**DATA SECTION**.
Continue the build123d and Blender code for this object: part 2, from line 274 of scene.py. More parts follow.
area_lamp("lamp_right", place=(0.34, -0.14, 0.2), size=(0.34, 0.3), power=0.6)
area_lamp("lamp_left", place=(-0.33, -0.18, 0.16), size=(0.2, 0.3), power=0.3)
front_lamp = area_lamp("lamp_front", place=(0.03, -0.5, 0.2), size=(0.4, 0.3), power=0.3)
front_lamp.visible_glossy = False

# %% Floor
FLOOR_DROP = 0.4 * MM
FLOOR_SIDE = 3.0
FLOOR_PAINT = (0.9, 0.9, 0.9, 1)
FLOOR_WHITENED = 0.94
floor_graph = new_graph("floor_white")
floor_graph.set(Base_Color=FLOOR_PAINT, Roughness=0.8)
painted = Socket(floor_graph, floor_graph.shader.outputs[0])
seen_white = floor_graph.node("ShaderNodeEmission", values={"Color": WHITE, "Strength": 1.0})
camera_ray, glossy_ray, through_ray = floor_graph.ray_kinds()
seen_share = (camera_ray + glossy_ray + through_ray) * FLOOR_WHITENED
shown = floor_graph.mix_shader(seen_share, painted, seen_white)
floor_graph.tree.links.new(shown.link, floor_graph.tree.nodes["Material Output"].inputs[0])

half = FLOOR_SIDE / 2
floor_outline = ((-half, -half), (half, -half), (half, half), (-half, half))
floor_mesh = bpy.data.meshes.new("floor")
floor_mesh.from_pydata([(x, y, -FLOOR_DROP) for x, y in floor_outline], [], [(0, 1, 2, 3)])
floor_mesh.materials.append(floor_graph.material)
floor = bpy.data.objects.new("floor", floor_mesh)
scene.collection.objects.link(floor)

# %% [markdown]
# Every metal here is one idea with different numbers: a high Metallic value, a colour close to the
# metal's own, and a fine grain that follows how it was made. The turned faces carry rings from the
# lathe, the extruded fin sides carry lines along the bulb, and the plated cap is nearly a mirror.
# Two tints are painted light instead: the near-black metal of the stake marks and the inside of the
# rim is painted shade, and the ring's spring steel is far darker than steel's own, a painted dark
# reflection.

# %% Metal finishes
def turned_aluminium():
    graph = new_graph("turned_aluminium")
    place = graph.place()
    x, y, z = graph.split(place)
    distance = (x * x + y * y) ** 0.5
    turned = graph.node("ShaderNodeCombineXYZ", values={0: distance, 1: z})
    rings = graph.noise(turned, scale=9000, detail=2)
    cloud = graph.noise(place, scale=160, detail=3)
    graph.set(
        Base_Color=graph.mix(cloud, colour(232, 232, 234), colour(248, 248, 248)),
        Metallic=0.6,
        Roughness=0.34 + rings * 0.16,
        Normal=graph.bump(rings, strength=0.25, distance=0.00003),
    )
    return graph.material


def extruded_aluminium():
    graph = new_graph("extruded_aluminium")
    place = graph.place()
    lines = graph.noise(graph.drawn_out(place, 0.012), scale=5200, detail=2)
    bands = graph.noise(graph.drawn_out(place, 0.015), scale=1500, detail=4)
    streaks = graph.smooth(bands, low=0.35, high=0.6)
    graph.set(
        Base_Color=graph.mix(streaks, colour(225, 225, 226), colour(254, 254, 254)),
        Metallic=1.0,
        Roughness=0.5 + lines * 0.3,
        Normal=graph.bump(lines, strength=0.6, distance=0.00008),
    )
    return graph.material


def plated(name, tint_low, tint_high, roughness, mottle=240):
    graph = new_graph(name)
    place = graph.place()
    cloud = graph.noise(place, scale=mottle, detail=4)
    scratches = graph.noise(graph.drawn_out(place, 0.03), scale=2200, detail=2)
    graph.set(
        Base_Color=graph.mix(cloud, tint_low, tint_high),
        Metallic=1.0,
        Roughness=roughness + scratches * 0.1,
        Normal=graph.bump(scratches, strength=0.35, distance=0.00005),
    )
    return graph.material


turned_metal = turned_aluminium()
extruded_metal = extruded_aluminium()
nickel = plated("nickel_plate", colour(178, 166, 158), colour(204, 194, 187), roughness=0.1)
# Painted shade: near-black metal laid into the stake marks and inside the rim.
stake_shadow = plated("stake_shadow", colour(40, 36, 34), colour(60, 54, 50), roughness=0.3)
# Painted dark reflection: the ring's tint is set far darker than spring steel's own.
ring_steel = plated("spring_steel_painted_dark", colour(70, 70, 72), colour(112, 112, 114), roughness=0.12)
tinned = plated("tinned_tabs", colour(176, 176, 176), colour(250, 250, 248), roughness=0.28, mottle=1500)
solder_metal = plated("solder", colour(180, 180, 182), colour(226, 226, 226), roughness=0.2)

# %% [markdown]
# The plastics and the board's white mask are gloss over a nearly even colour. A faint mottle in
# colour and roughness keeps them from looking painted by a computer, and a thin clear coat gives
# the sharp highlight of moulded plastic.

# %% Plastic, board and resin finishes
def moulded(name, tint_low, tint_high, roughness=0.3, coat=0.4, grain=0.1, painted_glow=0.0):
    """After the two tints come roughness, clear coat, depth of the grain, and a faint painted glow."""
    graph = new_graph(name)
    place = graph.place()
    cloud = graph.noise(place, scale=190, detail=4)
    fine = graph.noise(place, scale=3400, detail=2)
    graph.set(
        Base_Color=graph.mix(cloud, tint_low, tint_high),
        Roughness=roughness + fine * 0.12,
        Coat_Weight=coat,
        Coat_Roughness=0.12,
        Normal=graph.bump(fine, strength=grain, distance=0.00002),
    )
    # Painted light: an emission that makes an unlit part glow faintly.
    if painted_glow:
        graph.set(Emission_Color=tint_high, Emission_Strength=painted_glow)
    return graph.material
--
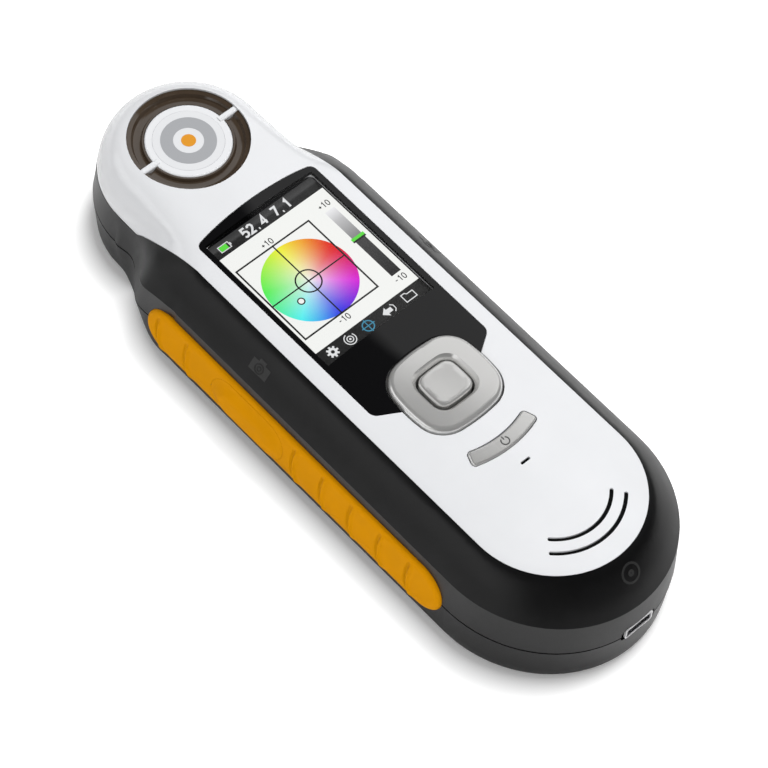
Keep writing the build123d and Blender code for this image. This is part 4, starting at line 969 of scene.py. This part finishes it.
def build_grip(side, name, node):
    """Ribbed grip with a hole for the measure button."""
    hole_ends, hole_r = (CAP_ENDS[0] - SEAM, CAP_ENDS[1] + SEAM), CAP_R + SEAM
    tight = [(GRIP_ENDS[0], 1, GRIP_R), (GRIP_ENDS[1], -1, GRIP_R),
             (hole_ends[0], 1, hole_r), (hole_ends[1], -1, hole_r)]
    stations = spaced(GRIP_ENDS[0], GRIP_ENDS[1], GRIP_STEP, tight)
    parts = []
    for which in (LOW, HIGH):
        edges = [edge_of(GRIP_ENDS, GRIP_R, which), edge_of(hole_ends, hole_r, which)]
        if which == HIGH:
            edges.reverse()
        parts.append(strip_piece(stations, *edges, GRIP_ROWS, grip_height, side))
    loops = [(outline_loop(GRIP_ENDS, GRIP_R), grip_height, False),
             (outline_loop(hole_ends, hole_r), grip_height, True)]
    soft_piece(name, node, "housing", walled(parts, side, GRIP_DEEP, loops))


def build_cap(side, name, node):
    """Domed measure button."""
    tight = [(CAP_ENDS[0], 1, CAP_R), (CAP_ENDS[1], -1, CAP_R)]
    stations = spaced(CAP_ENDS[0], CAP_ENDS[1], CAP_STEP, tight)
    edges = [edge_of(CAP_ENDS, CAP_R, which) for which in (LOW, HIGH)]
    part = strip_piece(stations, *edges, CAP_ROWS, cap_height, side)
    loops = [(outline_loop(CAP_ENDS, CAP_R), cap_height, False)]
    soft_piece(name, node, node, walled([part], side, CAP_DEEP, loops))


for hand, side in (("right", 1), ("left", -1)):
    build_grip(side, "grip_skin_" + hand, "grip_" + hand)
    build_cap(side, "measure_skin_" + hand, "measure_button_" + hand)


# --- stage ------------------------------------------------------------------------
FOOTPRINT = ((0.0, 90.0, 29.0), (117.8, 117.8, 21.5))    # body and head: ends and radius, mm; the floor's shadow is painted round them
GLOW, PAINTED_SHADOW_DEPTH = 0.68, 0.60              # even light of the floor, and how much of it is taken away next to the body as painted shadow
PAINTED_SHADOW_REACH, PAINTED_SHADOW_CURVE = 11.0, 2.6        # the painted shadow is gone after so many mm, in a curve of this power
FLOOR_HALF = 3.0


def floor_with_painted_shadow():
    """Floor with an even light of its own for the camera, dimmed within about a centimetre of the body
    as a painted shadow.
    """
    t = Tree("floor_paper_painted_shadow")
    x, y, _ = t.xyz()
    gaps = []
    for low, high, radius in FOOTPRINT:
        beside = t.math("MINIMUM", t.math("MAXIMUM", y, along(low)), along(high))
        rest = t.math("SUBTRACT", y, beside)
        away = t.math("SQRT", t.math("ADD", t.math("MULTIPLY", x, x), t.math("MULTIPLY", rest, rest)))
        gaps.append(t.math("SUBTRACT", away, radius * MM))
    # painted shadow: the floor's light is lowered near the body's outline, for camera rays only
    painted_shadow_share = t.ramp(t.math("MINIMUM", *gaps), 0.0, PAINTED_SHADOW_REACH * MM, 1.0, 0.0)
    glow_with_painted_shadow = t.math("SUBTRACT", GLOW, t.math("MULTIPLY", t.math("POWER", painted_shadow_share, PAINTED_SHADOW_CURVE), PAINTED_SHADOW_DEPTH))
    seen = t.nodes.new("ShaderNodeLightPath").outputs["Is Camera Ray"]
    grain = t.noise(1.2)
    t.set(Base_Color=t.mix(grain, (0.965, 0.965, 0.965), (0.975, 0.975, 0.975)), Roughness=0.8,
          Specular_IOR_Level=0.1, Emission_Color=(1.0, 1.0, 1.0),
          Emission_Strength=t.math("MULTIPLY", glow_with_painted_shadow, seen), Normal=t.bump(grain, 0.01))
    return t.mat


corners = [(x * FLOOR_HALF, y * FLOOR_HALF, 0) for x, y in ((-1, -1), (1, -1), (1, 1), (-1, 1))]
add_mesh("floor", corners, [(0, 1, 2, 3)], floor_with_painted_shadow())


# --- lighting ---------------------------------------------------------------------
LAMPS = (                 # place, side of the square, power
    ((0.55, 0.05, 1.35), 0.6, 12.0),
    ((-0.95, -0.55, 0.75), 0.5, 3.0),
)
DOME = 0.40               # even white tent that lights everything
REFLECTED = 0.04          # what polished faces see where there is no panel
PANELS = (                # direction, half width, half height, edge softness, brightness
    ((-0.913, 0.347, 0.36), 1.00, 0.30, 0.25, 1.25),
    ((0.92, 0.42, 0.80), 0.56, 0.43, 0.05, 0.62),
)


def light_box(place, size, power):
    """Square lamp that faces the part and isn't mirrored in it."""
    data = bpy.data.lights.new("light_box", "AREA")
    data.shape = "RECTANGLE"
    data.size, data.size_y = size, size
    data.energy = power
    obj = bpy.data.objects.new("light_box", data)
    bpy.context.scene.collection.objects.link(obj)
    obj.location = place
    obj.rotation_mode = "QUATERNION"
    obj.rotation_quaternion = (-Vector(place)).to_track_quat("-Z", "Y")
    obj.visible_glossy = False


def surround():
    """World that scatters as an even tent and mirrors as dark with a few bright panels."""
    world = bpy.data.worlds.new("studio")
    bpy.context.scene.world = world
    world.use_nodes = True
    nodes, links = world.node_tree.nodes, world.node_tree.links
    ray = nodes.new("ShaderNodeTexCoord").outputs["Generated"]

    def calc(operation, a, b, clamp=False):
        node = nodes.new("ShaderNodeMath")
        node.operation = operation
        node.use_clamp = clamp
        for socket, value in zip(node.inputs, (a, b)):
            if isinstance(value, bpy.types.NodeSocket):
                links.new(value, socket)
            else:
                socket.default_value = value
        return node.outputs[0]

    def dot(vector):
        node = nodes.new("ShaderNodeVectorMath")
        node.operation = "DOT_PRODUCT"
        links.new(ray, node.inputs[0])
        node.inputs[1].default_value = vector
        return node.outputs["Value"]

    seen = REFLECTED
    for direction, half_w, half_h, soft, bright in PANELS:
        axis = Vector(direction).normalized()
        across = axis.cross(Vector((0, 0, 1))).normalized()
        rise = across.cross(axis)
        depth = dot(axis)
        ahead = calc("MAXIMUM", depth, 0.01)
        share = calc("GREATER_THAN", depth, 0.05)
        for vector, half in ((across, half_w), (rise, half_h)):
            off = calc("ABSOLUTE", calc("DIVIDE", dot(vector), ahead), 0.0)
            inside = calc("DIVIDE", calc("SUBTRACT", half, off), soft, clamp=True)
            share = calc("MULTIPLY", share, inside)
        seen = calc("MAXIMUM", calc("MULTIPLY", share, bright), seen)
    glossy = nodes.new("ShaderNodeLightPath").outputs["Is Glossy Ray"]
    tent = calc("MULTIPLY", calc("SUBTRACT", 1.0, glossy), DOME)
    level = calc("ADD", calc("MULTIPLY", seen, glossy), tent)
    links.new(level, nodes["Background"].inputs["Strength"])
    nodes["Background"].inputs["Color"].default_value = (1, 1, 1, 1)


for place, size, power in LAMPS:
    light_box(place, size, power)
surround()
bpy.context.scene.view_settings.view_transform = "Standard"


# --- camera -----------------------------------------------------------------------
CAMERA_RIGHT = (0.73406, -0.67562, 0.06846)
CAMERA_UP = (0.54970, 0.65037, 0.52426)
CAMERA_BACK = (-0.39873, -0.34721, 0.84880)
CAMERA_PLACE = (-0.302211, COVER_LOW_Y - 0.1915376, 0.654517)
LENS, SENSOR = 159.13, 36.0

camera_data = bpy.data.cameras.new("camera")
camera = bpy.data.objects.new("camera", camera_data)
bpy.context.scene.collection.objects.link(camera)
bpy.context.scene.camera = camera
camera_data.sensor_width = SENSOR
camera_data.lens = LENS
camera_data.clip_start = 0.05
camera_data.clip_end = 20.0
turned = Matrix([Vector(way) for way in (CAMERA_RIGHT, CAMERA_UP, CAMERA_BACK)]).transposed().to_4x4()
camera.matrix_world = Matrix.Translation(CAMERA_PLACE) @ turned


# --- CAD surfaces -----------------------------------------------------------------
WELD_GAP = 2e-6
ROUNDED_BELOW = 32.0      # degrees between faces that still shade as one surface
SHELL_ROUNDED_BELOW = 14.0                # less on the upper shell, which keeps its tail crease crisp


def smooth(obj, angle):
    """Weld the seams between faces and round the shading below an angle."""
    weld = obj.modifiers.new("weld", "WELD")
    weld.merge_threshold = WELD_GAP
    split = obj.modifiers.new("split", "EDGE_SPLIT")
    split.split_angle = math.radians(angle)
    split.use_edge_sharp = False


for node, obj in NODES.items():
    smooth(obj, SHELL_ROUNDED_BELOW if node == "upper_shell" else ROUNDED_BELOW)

**YOUR OBJECTIVE**.
Among the entries above, how many lines hold the string "Blender"? Respond with nothing but the number.

**FINAL RESULT**.
2